Find a Small Business Grant Online

Grants are often looked at as the golden geese of the small business world. Grants are sums of money given by an organization – often the government – to be used for a specific purpose. This being said, grants are not given away arbitrarily. Most state and local small business grants are given to improve an aspect of society, whether that be efficient energy tech, child care or a marketing campaign for tourism. In other words, if you’re not in one of these specialized or niche industries, you may have some difficulty finding grant money.

There are, however, still some opportunities available for small business grants. Locating a grant for a small business or startup may take some time, but you should certainly see if any are available in your industry.

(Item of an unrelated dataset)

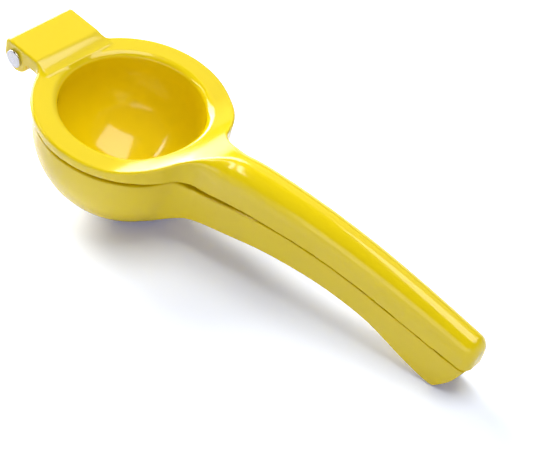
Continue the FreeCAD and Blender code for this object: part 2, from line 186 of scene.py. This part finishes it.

Fire Bullets Before Cannon Balls

In the New York Times bestseller Great by Choice, authors Jim Collins and Morten T. Hansen describe the surprising attributes of companies that succeed. One such quality was the discipline of testing small, inexpensive methods and ideas before dumping large sums of cash into a concept, or, as they put it, “Fire bullets, then cannonballs.” It’s easy for a business, small or otherwise, to chase after an idea with complete resolve, spending too much money on an untested idea. It’s better to try lots of ideas and fund them with no or little cash (bullets). Once you find that one of your “bullets” is profitable, then you pursue it with greater funds (cannonballs).

As you go about finding funds for your startup, it’s highly recommended that you take the time to see which of your bullets is going to hit before firing a cannonball of money. Testing your company’s opportunity with these low-cost bullets will give you more fodder when making a pitch to potential investors. Show them which bullets are hitting, and they’ll give you the funds to fire a cannonball.

Starting the Business of Your Dreams

If you’re ready to start a business, start by getting prepared. Most people have good ideas, but very few actually take the steps to turn their ideation into execution. If you’re going to make that next step, gather your thoughts and spend some time searching for funding opportunities. Put out some feelers, check out your options and then take action.